The 1983–84 season was a reasonably prosperous one for Baker as he scored 8 goals in 36 games, equalling the highest goal scoring return of his career, though Manchester City finished one place short of promotion. Injuries disrupted Baker's next season, in which he made 29 appearances in a promotion winning side. On his return to the top flight, Baker made few appearances – nine in the 1985–86 season and thirteen in 1986–87. In 1987 Manchester City were again relegated, and Baker returned to Southampton on a free transfer, having made 135 Manchester City appearances in five years.

===Return to Southampton===
By now, Southampton were under the management of Chris Nicholl, and the "glory days" of McMenemy were becoming a distant memory. At first, Baker was again a first-choice player, making 36 appearances in 1987–88, alongside Jimmy Case, Glenn Cockerill, and Andy Townsend, with the emerging talents of Danny Wallace and Alan Shearer up front. Gradually, however, his career at Southampton was disrupted by injury, and in 1990 he went to Fulham on a free transfer after losing his place in midfield to Barry Horne.

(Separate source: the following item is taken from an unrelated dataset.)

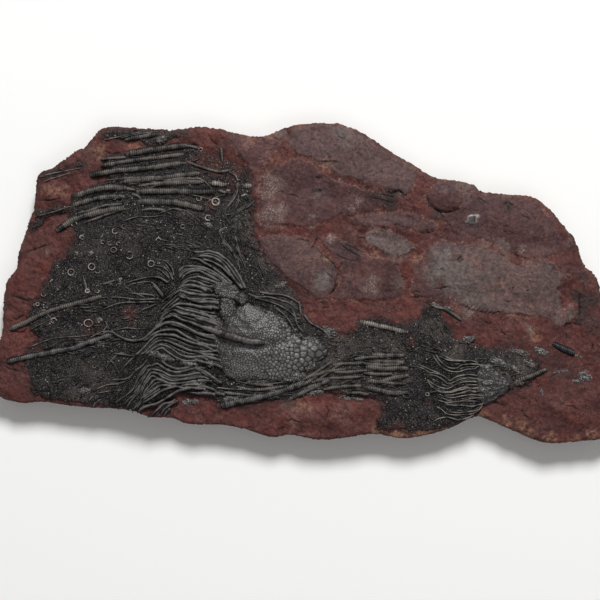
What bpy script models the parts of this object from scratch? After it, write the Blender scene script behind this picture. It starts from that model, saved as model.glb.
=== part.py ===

==Managerial and coaching career==
In 1988 Baker was the manager of Locks Heath Dynamos Youth Team. Winning the Portsmouth Lads League in two consecutive seasons and the Sperrings Intermediate Cup, Baker drew comparisons to a young Brian Clough. He had a brief spell in 1994 as manager at Petersfield Town and from 1995 to 2003 he was a coach with Carshalton Athletic. In 2005 became Youth Development Officer at Woking, under the management of former Southampton colleague, Glenn Cockerill. Glenn Cockerill departed in March 2007 and Graham Baker was appointed joint caretaker manager with club captain Neil Smith.

He took over as caretaker manager at Woking on 2 April 2009, following the sacking of Phil Gilchrist. The club's relegation from the Conference National was confirmed on 21 April, while he was in charge. The following day, he was given the job permanently, but Baker left the club on 19 January 2011. Baker was appointed Head of Youth at Aldershot Town in 2011.

==Career statistics==

Appearances and goals by club, season and competition
| Club | Season | League |  |  | FA Cup |  | League Cup |  | Other |  | Total |  |
| Division | Apps | Goals | Apps | Goals | Apps | Goals | Apps | Goals | Apps | Goals |
Southampton
| 1977–78 | Second Division | 3 | 1 | 0 | 0 | 0 | 0 | — |  | 3 | 1 |
| 1978–79 | First Division | 22 | 4 | 1 | 0 | 1 | 0 | — |  | 24 | 4 |
| 1979–80 | First Division | 23 | 4 | 0 | 0 | 3 | 2 | — |  | 26 | 6 |
| 1980–81 | First Division | 39 | 8 | 3 | 1 | 2 | 0 | — |  | 44 | 9 |
| 1981–82 | First Division | 26 | 4 | 0 | 0 | 1 | 0 | 2 | 0 | 29 | 4 |
| Total |  | 113 | 21 | 4 | 1 | 7 | 2 | 2 | 0 | 126 | 24 |
Manchester City
| 1982–83 | First Division | 27 | 4 | 0 | 0 | 4 | 0 | — |  | 31 | 4 |
| 1983–84 | Second Division | 36 | 8 | 1 | 0 | 3 | 0 | — |  | 40 | 8 |
| 1984–85 | Second Division | 29 | 4 | 1 | 0 | 3 | 0 | — |  | 33 | 4 |
| 1985–86 | First Division | 10 | 0 | 0 | 0 | 2 | 0 | 3 | 2 | 15 | 2 |
| 1986–87 | First Division | 15 | 3 | 1 | 0 | 2 | 0 | 1 | 0 | 19 | 3 |
| Total |  | 117 | 19 | 3 | 0 | 14 | 0 | 4 | 2 | 138 | 21 |
Southampton
| 1987–88 | First Division | 36 | 5 | 2 | 0 | 1 | 0 | 1 | 0 | 40 | 5 |
| 1988–89 | First Division | 21 | 4 | 2 | 0 | 7 | 2 | 1 | 0 | 31 | 6 |
| 1989–90 | First Division | 3 | 0 | 0 | 0 | 0 | 0 | — |  | 3 | 0 |
| Total |  | 60 | 9 | 4 | 0 | 8 | 2 | 2 | 0 | 74 | 11 |
| Aldershot (loan) | 1989–90 | Fourth Division | 7 | 2 | 0 | 0 | 0 | 0 | — |  | 7 | 2 |
Fulham
| 1990–91 | Third Division | 6 | 1 | 0 | 0 | 2 | 0 | — |  | 8 | 1 |
| 1991–92 | Third Division | 4 | 0 | 0 | 0 | 1 | 0 | — |  | 5 | 0 |
| Total |  | 10 | 1 | 0 | 0 | 3 | 0 | 0 | 0 | 13 | 1 |
| Career total |  |  | 307 | 52 | 11 | 1 | 32 | 4 | 8 | 2 | 358 | 59 |

==Bibliography==
- Duncan Holley & Gary Chalk (2003). "In That Number – A post-war chronicle of Southampton FC"
- Duncan Holley & Gary Chalk (1992). "The Alphabet of the Saints"
- Clayton, David (2002). "Everything under the blue moon: the complete book of Manchester City FC – and more!"